The first Biodiversity Stakeholder Session of the Blue Planet Fund (BPF) and the Ocean Countries Partnership Program (OCPP) was held recently at the Ministry of Environment.
The £500 million Blue Planet Fund, funded from the UK’s Official Development Assistance (ODA) budget, helps developing countries protect the marine environment and reduce poverty and has been developed by the UK government to protect the ocean from plastic pollution, warming sea temperatures and overfishing. This includes the UK’s call to protect at least 30% of the global ocean by 2030 and the UK’s existing commitments to prevent plastic pollution from entering the ocean through the Commonwealth Clean Ocean Alliance, jointly led by the UK and Vanuatu.
One of the Fund’s programs is the new bilateral technical assistance program which is based on scoping and needs assessments, ocean partnerships and emergency responses to marine pollution. OCPP aims to provide technical assistance in marine science and the three main themes of marine pollution, biodiversity loss and support for sustainable seafood and helps countries build expertise in marine science, developing science-based policies and management tools and educating coastal communities.
OCPP’s ultimate goal is to have tangible and positive impacts on the livelihoods of coastal communities that depend on healthy marine ecosystems. OCPP’s current partners are Belize, Bangladesh, India, the Maldives and the Pacific.
In this regard, the close and active collaboration between the Ministry of Foreign Affairs and the British High Commission in Colombo on several other climate and environment related initiatives has enabled Sri Lanka to receive support under the BPF- OCPP. As part of OCPP’s collaboration with Sri Lanka, a delegation comprising officials from the UK Department for Environment, Food and Rural Affairs (Defra), the Center for Environment, Fisheries and Aquaculture Science ( Cefas), Joint Nation Conservation Committee (JNC) and Marine Management Organization (MMO) visited Sri Lanka from March 14-18 and held several meetings, field visits and discussions with local stakeholders. This visit was preceded by a technical visit by Cefas from February 28 to March 11.

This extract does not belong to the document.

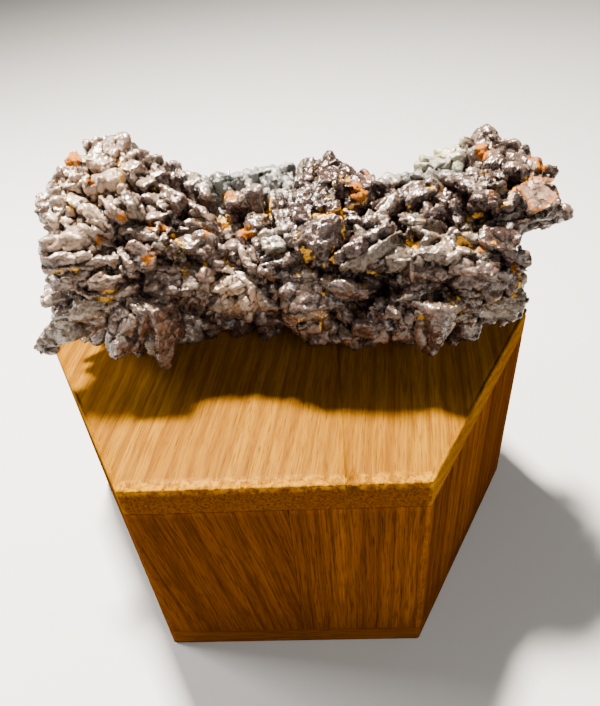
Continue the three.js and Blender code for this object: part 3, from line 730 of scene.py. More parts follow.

The Deputy High Commissioner of the British High Commission, Lisa Whanstall, commended the government of Sri Lanka for its wide-ranging cooperation and commitments during UNFCCC COP-26. The UK government has spent nearly £1million through the Commonwealth Litter Program (CLiP) to provide marine pollution relief aid in 2021.
Assistance through CLiP provided laboratory facilities to analyze microplastics at MEPA, NARA, ITI and CEA, development of educational kits for primary and secondary schools, and development of multimedia packs for the media mainstream and social, all in local languages, research collaboration, ghost fishing assessment. gear and waste accumulated in ports, provision of garbage trap nets for rivers, etc. The UK delegation expressed their willingness to continue supporting Sri Lanka to help drive transformative action and change the relationship between people, science and the planet.
The Environment Secretary, Dr Anil Jasinghe, in his presentation on the OCPP grant and priorities in the area of marine biodiversity and marine protected areas, highlighted key management issues such as lack of a holistic plan for marine spatial planning, identification and designation of the EEZ; the absence of a clear pathway for 30×30 and commitments related to the marine sector in the National Biodiversity Strategic Action Plan (NBSAP)/draft National Environment Action Plan (NEAP); offshore land use planning which is still very rudimentary; multi-use – Multi-stakeholder nature within existing MPAs and lack of SEAs for coastal resource use.
The Blue Planet Fund will aim to provide support that would ensure that seafood in Sri Lanka is produced and distributed in ways that support healthy ecosystems, do not overexploit marine stocks, provide sustainable, inclusive and equity and build resilience to climate and socio-economic shocks. OCPP programs will also integrate cross-cutting themes such as gender and vulnerable groups, climate change, economic shocks, etc.